Sunday, February 4, 2018

Death on the Delaware Bay

The fish after losing consciousness....and yes, fish are conscious.
I looked for crocuses, but found none, so I went to the north side of the Cape May ferry jetty today, one of my pondering places, maybe the pondering place. The afternoon was February bleak.

The south breeze was about 8 or 9 knots, but the water was flat next to the rocks. I was hoping to find a seal (and I'm always hoping I'll see the spout of a whale again).

I saw a swirl, I thought. Then I saw it again.

A small striped bass, maybe 4 or 5 pounds, was cutting across the surface. It was not well.

A ferry was on its way in. Ferries cause a lot of current on both sides of the jetty. I know because I watch. (I do not understand the physics, but I know what I see.)

The bass fought against the surge, and when the surge reversed, as it does, the bass slammed headfirst into the rocks.

It floated sideways unconscious, the gills still weakly moving.
And then nothing.

I've watched a lot of humans die, including my parents.
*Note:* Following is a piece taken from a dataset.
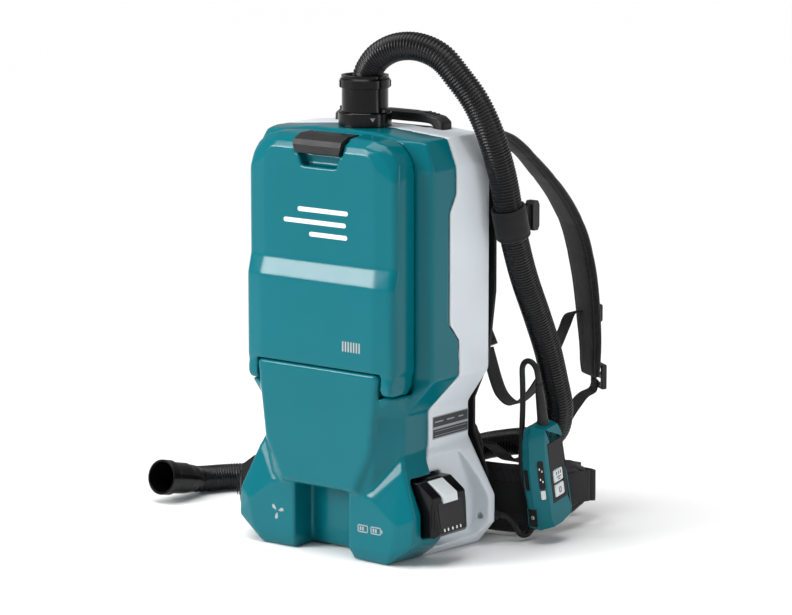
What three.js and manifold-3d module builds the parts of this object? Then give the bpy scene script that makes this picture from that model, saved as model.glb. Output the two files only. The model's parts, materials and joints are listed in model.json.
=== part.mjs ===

I've killed a lot of the living, and some would argue I killed my Mom as I eased her pain with increasing doses of morphine and Fentanyl.

I watched a manchild die on his 18th birthday, back when cystic fibrosis meant early death, when he was finally old enough to demand his breathing tube be removed.

And I am always, always shocked by death's finality. The myth of the soul helps us grasp death's final incomprehensibility, but it's just that. A myth.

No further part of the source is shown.